Darlington was the second win of Vickers' first full season in the Busch series. He went into Friday night's race in Richmond, Va., third in the points race with 15 top-10s and eight top-fives.

Success has earned Vickers a trip to the next level in 2004, when he will be the youngest full-time Winston Cup regular at 20.

Busch, the younger brother of 25-year-old Winston Cup star Kurt Busch -- one of the "Young Guns" -- isn't far behind Vickers.

Running a limited schedule of Busch and ARCA races this season, Kyle has two ARCA wins -- both before his 18th birthday -- and has finished second in two of three Busch series starts since becoming eligible to race in the series on May 2, his birthday.

The youngster ran seven NASCAR Craftsman Truck Series events in 2001 as a 16-year-old, and the plan was to move him last year to the steppingstone Busch series. But NASCAR passed a minimum age requirement of 18.

Instead, Busch ran 20 races in the American Speed Association in 2002, earning four top-fives and finishing eighth in the Midwest-based stock car series as a rookie.

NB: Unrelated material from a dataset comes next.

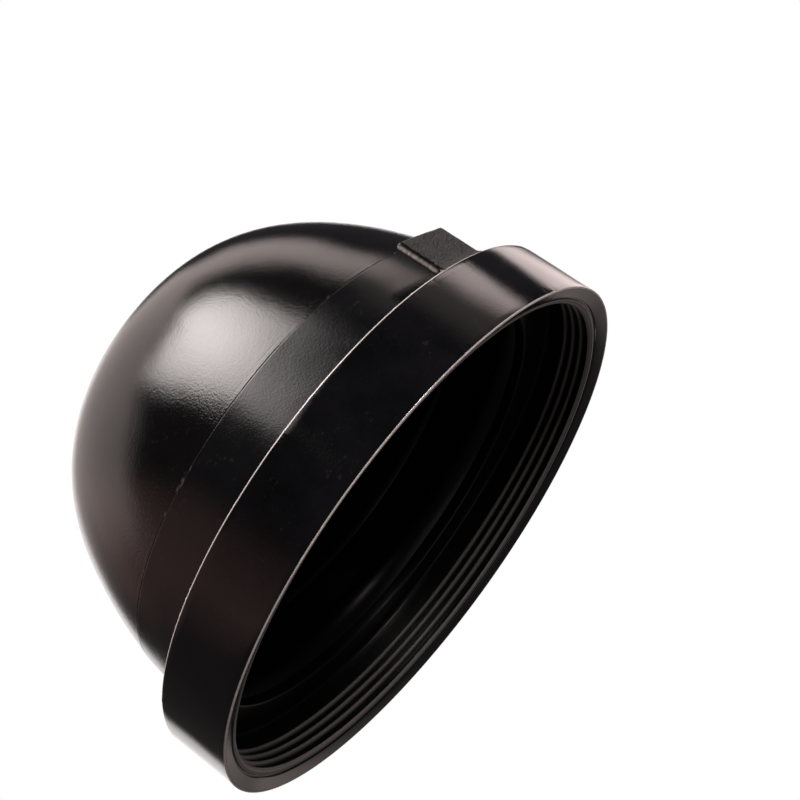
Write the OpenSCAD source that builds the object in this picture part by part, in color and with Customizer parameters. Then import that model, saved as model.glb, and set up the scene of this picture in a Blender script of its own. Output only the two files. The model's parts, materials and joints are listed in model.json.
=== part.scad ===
// Dust cap for the back of a vehicle headlamp: one soft rubber moulding with
// a mouth collar, sealing ribs, a dome and a pull tab.
// The mouth lies on z = 0 and opens downwards; the dome's top is at +Z.
// The tab stands on the -Y side.  Millimetres.

/* [Collar] */
// Outside diameter of the thick collar around the mouth
collar_d = 107; // [98:0.5:120]
// Radial thickness of the collar's wall
collar_wall = 3.5; // [2.5:0.1:4.5]
// Height of the collar, from the rim to its rear edge
collar_h = 14; // [11:0.5:20]
// Thickness of the annular shoulder that closes the collar's rear
shoulder_t = 2.6; // [1.6:0.1:3.5]
// Small edge radius on the collar's outside corners
edge_r = 0.5; // [0.2:0.1:1]
// Width of the flat ring that the rim stands on
rim_land = 0.8; // [0.6:0.1:1.2]
// How deep the rim's face dishes inwards, from that ring to the bore
rim_dish = 1.1; // [0.6:0.1:1.3]

/* [Seal] */
// How far each sealing rib stands in from the collar's wall
rib_h = 0.8; // [0.4:0.1:1.2]
// Width of a rib where it meets the wall
rib_w = 1.2; // [0.9:0.1:1.5]
// Width of the flat crest that grips the lamp's rim
rib_crest = 0.4; // [0.3:0.1:0.6]
// Number of sealing ribs
rib_count = 3; // [2:1:3]
// Height of the first rib's crest above the rim
rib_first = 3.3; // [3.1:0.1:4]
// Distance from one rib's crest to the next
rib_pitch = 1.8; // [1.7:0.1:2.2]
// How far the lip at the rim's inner edge stands in from the wall, as the ribs do
lip_h = 0.8; // [0.4:0.1:1.2]
// Height of that lip
lip_t = 1.0; // [0.8:0.1:1.2]
// Width of the fine groove in the rim's face, just outside the lip
groove_w = 0.4; // [0.2:0.1:0.6]

/* [Dome] */
// Height of the whole cap, from the rim to the dome's top
cap_h = 66; // [58:1:80]
// Outside diameter of the dome's full profile, carried down to the shoulder
dome_d = 95; // [90:0.5:96]
// Outside diameter of the straight skirt, below the parting line, at the shoulder
skirt_d = 94.6; // [92.8:0.2:95]
// Wall thickness of the dome
dome_wall = 3; // [2:0.1:3.5]
// Fullness of the dome's side: a higher value keeps it straight for longer
side_power = 3.2; // [2:0.1:4]
// Fullness of the dome's top: a higher value makes it flatter
top_power = 1.65; // [1.5:0.05:2.5]
// Height of the mould's parting line above the collar
part_h = 12.6; // [10:0.2:30]
// Height of the thickened belt inside the dome's foot
belt_h = 5.4; // [4:0.2:9]
// Radial thickness of that belt
belt_t = 1.4; // [0.8:0.1:2]

/* [Pull tab] */
// Width of the tab, around the collar
tab_w = 11.6; // [6:0.2:14]
// Length of the tab, from the collar's rear face to its free end
tab_l = 9.4; // [7:0.2:12]
// Thickness of the tab
tab_t = 1.8; // [1.4:0.1:2.4]
// How far the tab's outer face lies inside the collar's outer face
tab_inset = 0.5; // [0.3:0.1:1.2]
// Height of the short root that stays on the collar
root_h = 1.5; // [1.2:0.1:2]
// Gap at the flexing line between the root and the tab
flex_gap = 0.3; // [0.3:0.05:0.5]

/* [Hidden] */
$fn = 96;
R = collar_d / 2;                  // collar's outside radius
Rb = R - collar_wall;              // wall of the collar's bore
Rd = dome_d / 2;                   // dome's outside radius at its foot
sh_z = collar_h - shoulder_t;      // front face of the shoulder
belt_top = collar_h + belt_h;
part_z = collar_h + part_h;        // plane of the parting line
Rt = Rd - dome_wall;               // full inner profile's foot radius
in_h = cap_h - dome_wall;          // top of the hollow
steps = 22;                        // points along the dome's profile
rubber = [0.045, 0.045, 0.05];

// Radius at height z of a full dome profile with foot radius r and top z1.
function dome_r(z, r, z1) =
    r * pow(1 - pow((z - collar_h) / (z1 - collar_h), top_power), 1 / side_power);
// Points of that profile, evenly spaced by angle, foot first, without the top.
function dome_pts(r, z1) = [for (i = [0 : steps - 1]) let (t = 90 * i / steps)
    [r * pow(cos(t), 2 / side_power),
     collar_h + (z1 - collar_h) * pow(sin(t), 2 / top_power)]];
function between(pts, z0, z1) = [for (p = pts) if (p[1] > z0 && p[1] < z1) p];
function reversed(pts) = [for (i = [len(pts) - 1 : -1 : 0]) pts[i]];
outer = dome_pts(Rd, cap_h);
inner = dome_pts(Rt, in_h);
Rs = dome_r(belt_top, Rt, in_h);   // plain cylinder behind the belt
tab_y = -(R - tab_inset - tab_t / 2);   // middle plane of the tab
hinge_z = collar_h + root_h + flex_gap + tab_t / 2;

module ring(r1, r0, z0, z1) {
    rotate_extrude() polygon([[r0, z0], [r1, z0], [r1, z1], [r0, z1]]);
}

// The dome below the parting line.
module dome_skirt() color(rubber)
    rotate_extrude() polygon(concat(
        [[skirt_d / 2, collar_h], [dome_r(part_z, Rd, cap_h), part_z], [dome_r(part_z, Rt, in_h), part_z]],
        reversed(between(inner, belt_top + 0.4, part_z - 0.3)),
        [[Rs, belt_top], [Rs, collar_h]]));

// The dome above the parting line.
module dome_crown() color(rubber)
    rotate_extrude() polygon(concat(
        [[dome_r(part_z, Rd, cap_h), part_z]], between(outer, part_z + 0.3, cap_h),
        [[0, cap_h], [0, in_h]], reversed(between(inner, part_z + 0.3, in_h)),
        [[dome_r(part_z, Rt, in_h), part_z]]));

// The collar's wall: the ring it stands on, the dished rim face with its
// groove, and the plain bore.
module mouth_collar() color(rubber)
    difference() {
        rotate_extrude() polygon([
            [Rb, rim_dish], [R - edge_r - rim_land, 0], [R - edge_r, 0], [R - edge_r * 0.3, edge_r * 0.3],
            [R, edge_r], [R, sh_z], [Rb, sh_z]]);
        ring(Rb + 0.5 + groove_w, Rb + 0.5, -1, rim_dish);
    }

// The shoulder: stops the lamp's rim and carries the dome and the tab.
module rear_shoulder() color(rubber)
    rotate_extrude() polygon([
        [Rs - belt_t, sh_z], [R, sh_z], [R, collar_h - edge_r],
        [R - edge_r * 0.3, collar_h - edge_r * 0.3],
        [R - edge_r, collar_h], [Rs - belt_t, collar_h]]);

// One sealing rib, with a flat crest.
module rib(z) {
    rotate_extrude() polygon([
        [Rb, z - rib_w / 2], [Rb, z + rib_w / 2],
        [Rb - rib_h, z + rib_crest / 2], [Rb - rib_h, z - rib_crest / 2]]);
}

module sealing_ribs() color(rubber)
    for (i = [0 : rib_count - 1]) rib(rib_first + i * rib_pitch);

// The lip at the rim's inner edge.
module rim_lip() color(rubber)
    rotate_extrude() polygon([
        [Rb, rim_dish], [Rb, rim_dish + lip_t],
        [Rb - lip_h, rim_dish + lip_t * 0.7], [Rb - lip_h, rim_dish + lip_t * 0.3]]);

// The thickened belt inside the dome's foot.
module inner_belt() color(rubber)
    ring(Rs, Rs - belt_t, collar_h, belt_top);

// The root of the tab, part of the shoulder.
module tab_root() color(rubber)
    translate([-tab_w / 2, tab_y - tab_t / 2, collar_h])
        cube([tab_w, tab_t, root_h]);

// The tab itself: a flat tongue with bullnosed ends, flexing at its root.
module pull_tab() color(rubber) {
    top_z = collar_h + tab_l - tab_t / 2;
    translate([-tab_w / 2, tab_y - tab_t / 2, hinge_z])
        cube([tab_w, tab_t, top_z - hinge_z]);
    for (z = [hinge_z, top_z])
        translate([-tab_w / 2, tab_y, z]) rotate([0, 90, 0])
            cylinder(d = tab_t, h = tab_w, $fn = 32);
}

dome_skirt();
dome_crown();
mouth_collar();
rear_shoulder();
sealing_ribs();
rim_lip();
inner_belt();
tab_root();
pull_tab();
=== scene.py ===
import json
import math

import bmesh
import bpy
import numpy as np
from mathutils import Matrix, Vector, noise


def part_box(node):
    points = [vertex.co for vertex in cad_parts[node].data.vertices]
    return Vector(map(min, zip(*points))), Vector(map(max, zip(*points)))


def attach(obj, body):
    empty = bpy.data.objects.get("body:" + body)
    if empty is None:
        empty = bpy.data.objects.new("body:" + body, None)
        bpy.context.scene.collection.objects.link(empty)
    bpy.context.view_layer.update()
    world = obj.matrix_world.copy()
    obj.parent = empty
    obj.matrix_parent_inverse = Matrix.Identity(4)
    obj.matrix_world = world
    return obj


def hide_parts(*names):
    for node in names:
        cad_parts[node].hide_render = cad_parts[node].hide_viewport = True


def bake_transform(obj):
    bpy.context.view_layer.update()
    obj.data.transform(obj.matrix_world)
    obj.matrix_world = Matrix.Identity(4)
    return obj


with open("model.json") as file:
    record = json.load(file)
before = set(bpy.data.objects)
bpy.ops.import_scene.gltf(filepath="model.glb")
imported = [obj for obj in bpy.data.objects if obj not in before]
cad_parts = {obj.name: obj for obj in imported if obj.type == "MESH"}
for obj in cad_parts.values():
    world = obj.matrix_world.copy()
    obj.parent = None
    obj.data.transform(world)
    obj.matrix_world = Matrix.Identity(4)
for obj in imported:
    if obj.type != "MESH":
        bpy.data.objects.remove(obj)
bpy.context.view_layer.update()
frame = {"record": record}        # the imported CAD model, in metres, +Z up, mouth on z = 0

MM = 0.001


# ---------------------------------------------------------------- dimensions
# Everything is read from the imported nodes, in millimetres.
def lo(n, k):
    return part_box(n)[0][k] / MM


def hi(n, k):
    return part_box(n)[1][k] / MM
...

He also made his ARCA debut last fall in Charlotte, finishing 12th.

Vickers and Busch drive for Hendrick Motorsports, an elite team that fields Winston Cup cars for four-time series champion Jeff Gordon; two-time series champion Terry Labonte, who won last Sunday's Southern 500 at Darlington; Jimmie Johnson, another of the "Young Guns;" and Joe Nemechek, who will be leaving at the end of the season to make room for Vickers.

Vickers will replace Nemechek in the No. 25 Chevrolet next season, with Busch climbing into the full-time seat Vickers leaves behind in the Busch series.

Vickers was discovered by Ricky Hendrick, son of team owner Rick Hendrick, and began his Busch career in 2002. He took a while to begin fulfilling his potential.

"I tore a lot of stuff up my first year," Vickers said. "My first four races [this year] and the 21 races I ran last year we had some good runs, we had some bad, some blown tires, had some stuff break, and I made a lot of mistakes."

Vickers is certainly aware of the opportunity he's been given.

"Having been within the Hendrick organization makes a huge difference," Vickers said. "Rick has so much advice to give a young driver that can keep him from making those mistakes that most people have to make to learn from.

"I've got a lot of information to pull from that's helped me this year."

The same could be said for Busch, who also can turn to his older brother for advice, even though Kurt drives for the rival Roush Racing team.

"Kurt and I are great friends," Kyle said. "He told me a lot of things I needed to know about [Darlington] and ... everything that he told me worked."

Mostly, though, the early success for Vickers and Busch appears to be a matter of unusual talent.

"Brian has proven that he has the tools to be successful, not only through on-track performance, but with his maturity and ability to handle himself in a way that represents our sponsors, our teams and our sport in a positive light," Rick Hendrick said. "There's no doubt in my mind that he's going to have a very long and productive career.

"Kyle Busch is a talent. In a short amount of time, he's shown that he has the ability to go out and compete with the best this sport has to offer. It's going to be fun to watch him race every week with a championship-caliber team."